‘Sparks Brothers’ doc celebrates the greatest band you’ve never heard of

Near the end of Edgar Wright’s delightful documentary “The Sparks Brothers,” a loving, lighthearted tribute to the 50-plus years that brothers Ron and Russell Mael have spent making some of the best music you’ve probably never heard, Amy Sherman-Palladino comes on and starts talking about the brothers’ mystique, saying that they’ve given us the music and that’s all we need.

And it hits me for the first time: I’ve spent more than two hours watching a documentary that has revealed little to nothing about its subjects’ personal lives … and I don’t care!
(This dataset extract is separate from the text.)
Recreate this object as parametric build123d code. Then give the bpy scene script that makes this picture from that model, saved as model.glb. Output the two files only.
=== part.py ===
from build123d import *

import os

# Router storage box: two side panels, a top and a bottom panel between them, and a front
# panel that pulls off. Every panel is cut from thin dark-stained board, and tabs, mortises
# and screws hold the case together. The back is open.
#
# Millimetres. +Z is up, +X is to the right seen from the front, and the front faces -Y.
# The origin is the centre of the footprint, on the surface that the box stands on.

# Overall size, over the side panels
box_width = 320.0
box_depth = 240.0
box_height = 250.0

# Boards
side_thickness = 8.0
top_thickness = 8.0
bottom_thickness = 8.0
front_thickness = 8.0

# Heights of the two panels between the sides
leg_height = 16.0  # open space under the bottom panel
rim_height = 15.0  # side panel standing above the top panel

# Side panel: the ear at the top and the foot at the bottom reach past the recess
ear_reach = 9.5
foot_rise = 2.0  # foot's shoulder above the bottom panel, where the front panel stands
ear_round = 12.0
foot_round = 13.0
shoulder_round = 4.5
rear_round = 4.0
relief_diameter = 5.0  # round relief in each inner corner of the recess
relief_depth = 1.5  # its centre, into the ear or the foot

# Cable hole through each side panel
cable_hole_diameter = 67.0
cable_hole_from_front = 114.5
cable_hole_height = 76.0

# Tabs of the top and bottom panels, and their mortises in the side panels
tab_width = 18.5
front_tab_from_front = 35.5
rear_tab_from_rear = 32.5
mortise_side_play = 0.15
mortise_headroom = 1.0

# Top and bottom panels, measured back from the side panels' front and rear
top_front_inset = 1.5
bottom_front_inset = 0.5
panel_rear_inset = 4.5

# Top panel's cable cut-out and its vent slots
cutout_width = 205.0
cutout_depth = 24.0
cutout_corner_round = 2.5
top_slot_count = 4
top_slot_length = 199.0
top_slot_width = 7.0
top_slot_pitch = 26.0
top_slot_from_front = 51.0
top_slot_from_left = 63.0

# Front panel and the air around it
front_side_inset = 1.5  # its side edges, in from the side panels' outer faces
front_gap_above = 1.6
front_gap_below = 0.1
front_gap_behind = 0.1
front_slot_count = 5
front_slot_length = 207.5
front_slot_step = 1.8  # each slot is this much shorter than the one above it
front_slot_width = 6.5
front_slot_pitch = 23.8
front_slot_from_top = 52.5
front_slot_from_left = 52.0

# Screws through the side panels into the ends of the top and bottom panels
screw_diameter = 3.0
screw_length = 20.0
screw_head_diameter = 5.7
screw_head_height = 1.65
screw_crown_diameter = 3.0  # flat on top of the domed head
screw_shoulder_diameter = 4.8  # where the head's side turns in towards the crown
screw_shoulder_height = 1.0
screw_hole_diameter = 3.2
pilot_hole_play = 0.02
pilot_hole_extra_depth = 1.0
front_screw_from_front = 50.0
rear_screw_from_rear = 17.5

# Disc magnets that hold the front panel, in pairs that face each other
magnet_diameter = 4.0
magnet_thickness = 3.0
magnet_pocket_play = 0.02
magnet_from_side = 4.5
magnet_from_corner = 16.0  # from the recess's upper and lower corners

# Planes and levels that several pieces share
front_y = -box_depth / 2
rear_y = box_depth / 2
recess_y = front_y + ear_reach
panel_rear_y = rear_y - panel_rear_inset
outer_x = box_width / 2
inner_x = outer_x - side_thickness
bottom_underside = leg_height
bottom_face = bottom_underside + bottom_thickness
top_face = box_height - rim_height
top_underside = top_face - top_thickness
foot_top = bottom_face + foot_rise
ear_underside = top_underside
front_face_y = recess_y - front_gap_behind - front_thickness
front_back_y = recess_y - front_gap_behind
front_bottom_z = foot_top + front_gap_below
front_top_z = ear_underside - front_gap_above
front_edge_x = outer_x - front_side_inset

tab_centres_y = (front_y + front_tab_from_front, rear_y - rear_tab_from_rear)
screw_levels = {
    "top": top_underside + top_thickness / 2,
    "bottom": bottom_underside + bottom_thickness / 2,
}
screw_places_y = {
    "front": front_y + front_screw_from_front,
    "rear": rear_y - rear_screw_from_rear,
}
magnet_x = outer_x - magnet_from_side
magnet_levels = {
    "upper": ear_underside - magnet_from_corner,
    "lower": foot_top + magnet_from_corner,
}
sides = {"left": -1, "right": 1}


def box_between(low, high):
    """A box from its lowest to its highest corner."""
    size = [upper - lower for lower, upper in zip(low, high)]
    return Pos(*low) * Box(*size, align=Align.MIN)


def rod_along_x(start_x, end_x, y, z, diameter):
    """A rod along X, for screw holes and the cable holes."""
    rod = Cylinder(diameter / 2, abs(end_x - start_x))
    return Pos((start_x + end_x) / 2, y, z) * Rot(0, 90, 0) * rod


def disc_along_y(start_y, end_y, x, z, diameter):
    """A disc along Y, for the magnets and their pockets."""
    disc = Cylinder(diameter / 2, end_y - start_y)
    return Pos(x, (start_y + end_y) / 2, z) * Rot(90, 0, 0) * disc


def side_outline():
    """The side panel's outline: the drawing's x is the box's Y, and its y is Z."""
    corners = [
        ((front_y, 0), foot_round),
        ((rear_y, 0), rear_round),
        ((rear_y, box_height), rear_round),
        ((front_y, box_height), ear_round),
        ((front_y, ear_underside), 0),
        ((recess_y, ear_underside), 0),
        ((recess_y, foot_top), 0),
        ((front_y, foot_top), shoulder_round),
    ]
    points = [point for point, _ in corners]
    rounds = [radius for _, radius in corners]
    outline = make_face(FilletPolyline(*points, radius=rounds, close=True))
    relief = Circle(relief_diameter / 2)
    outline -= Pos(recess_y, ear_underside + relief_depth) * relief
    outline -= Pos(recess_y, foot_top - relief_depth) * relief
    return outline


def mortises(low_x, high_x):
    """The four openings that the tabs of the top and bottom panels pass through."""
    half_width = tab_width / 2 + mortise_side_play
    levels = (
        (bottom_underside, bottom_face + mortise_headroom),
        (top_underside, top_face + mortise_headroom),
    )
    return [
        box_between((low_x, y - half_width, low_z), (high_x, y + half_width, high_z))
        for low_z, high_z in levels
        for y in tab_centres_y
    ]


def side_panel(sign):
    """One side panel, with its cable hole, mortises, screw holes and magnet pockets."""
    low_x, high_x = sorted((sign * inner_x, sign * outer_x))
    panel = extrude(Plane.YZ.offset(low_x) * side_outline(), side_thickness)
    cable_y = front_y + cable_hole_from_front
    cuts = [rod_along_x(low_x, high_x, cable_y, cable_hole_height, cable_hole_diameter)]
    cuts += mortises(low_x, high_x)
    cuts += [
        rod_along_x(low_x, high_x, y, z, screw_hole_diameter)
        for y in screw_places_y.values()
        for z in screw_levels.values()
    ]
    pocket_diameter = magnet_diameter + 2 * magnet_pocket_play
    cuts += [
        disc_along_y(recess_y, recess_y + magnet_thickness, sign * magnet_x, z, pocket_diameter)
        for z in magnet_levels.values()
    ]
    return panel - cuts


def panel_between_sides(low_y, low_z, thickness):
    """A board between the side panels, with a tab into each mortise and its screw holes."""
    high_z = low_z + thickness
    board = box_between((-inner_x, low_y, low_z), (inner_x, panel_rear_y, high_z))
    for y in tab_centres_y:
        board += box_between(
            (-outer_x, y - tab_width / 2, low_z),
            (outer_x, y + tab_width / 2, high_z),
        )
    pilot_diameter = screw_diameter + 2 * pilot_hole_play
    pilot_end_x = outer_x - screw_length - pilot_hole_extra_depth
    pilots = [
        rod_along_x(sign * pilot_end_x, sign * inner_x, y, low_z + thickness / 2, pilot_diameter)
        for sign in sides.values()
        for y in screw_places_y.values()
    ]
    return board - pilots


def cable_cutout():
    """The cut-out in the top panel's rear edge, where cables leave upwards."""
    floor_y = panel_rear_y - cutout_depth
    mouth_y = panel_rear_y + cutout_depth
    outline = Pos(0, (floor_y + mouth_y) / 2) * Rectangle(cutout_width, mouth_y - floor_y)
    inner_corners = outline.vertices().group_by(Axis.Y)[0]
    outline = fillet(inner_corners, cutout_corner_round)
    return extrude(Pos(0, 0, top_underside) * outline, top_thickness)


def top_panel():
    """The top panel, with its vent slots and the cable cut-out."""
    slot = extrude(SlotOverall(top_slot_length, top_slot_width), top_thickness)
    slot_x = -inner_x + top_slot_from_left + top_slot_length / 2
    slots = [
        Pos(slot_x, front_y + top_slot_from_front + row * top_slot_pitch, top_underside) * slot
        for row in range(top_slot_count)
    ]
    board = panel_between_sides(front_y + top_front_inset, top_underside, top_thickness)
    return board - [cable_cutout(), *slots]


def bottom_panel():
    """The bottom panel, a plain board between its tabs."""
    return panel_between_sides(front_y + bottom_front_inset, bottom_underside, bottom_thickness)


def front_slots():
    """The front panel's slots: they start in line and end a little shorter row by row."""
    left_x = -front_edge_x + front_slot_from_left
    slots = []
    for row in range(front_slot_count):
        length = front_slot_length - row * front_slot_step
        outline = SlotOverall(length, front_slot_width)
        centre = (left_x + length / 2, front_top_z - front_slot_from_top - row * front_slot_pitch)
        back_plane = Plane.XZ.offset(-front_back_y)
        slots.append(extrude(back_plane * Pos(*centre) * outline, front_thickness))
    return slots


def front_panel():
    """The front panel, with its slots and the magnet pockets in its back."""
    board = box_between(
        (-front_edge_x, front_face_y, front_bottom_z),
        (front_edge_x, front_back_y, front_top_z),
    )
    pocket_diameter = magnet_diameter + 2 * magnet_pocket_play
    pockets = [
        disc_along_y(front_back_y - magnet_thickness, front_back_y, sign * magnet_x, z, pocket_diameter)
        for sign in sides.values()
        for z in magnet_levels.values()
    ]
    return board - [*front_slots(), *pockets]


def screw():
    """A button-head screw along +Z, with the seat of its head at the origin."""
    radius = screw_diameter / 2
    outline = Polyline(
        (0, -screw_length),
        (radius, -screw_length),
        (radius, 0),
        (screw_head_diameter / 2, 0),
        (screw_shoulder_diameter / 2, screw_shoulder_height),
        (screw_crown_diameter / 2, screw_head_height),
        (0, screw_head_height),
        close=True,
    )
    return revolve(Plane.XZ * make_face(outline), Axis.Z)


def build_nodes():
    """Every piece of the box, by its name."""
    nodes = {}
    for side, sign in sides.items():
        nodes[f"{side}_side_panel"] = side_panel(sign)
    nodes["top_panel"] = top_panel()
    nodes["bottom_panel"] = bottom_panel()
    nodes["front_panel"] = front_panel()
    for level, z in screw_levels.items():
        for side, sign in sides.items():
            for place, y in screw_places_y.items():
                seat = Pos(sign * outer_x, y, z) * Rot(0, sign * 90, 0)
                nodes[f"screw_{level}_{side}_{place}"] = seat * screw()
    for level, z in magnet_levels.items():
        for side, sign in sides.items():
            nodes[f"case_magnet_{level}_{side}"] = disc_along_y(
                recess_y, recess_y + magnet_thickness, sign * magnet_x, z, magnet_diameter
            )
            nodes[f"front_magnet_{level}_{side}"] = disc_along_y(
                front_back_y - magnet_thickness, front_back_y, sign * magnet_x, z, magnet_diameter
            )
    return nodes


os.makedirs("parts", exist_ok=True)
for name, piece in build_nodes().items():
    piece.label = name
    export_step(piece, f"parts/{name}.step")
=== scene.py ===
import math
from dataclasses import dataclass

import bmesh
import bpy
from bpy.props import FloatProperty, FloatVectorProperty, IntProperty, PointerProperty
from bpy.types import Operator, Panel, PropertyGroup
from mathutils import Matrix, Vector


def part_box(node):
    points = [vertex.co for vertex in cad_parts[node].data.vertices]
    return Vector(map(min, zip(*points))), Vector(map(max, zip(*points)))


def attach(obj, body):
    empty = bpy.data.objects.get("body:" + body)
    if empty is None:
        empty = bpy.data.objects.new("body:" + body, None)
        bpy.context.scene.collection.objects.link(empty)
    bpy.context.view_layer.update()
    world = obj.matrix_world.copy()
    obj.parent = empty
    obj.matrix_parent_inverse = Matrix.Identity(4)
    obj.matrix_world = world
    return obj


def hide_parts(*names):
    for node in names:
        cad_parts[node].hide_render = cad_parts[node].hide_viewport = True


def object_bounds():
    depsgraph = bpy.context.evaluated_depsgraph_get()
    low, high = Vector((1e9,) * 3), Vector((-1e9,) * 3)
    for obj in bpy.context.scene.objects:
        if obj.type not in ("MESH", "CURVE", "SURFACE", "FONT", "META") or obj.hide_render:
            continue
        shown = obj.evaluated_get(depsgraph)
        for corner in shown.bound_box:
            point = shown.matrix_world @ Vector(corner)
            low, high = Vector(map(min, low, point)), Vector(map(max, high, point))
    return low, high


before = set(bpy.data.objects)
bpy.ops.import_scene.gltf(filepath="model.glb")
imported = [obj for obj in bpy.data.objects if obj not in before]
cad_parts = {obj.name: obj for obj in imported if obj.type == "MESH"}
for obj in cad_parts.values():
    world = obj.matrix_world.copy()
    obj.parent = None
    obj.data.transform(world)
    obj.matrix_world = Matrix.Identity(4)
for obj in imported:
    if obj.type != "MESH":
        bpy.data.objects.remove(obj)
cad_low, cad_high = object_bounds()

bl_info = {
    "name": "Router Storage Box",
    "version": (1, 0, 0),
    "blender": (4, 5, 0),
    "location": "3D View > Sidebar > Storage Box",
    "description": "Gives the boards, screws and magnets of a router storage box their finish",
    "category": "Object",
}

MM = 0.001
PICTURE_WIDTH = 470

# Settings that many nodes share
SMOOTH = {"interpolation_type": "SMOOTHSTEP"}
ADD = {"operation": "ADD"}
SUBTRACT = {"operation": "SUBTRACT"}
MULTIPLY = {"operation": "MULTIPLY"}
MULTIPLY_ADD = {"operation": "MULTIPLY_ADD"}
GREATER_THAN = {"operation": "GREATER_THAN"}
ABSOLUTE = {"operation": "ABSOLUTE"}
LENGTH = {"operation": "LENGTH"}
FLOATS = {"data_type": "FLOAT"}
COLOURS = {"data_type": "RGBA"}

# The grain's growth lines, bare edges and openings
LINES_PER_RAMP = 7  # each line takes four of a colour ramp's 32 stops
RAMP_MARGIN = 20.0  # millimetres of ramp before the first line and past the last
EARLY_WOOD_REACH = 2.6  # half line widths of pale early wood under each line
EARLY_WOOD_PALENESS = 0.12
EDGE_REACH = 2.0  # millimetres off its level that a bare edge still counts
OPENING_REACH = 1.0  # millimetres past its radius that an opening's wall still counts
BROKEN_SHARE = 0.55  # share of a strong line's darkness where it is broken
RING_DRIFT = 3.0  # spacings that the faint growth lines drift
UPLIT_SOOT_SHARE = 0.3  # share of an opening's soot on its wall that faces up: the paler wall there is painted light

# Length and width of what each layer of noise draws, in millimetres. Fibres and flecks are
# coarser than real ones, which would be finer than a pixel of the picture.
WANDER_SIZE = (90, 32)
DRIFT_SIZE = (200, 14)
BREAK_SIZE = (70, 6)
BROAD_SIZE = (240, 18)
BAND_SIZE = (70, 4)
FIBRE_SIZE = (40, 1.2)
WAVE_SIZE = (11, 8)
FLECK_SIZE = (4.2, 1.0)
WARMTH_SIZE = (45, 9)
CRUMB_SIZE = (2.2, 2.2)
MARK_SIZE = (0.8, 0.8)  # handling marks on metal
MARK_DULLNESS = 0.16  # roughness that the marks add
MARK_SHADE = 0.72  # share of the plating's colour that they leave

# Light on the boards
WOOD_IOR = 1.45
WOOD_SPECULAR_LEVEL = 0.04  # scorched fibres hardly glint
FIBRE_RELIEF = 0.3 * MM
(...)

I don’t need to know whether Ron and Russell have ever been married. (As of 2008, apparently not.) I don’t need Ron to expound whether he was jealous when Russell got all the girls, including, briefly, Jane Wiedlin of the Go-Go’s. How did Ron feel about all those Hitler mustache comments? Did Russell want him to shave it off? Uncharted territory.

What Wright does explore, in detail, is the band’s musical legacy, 25 (mostly) glorious albums ranging from art-pop to anti-pop, synth-powered dance-pop, glam bubblegum, new wave and odd orchestral, the only constants being a skewed wit and constant reinvention.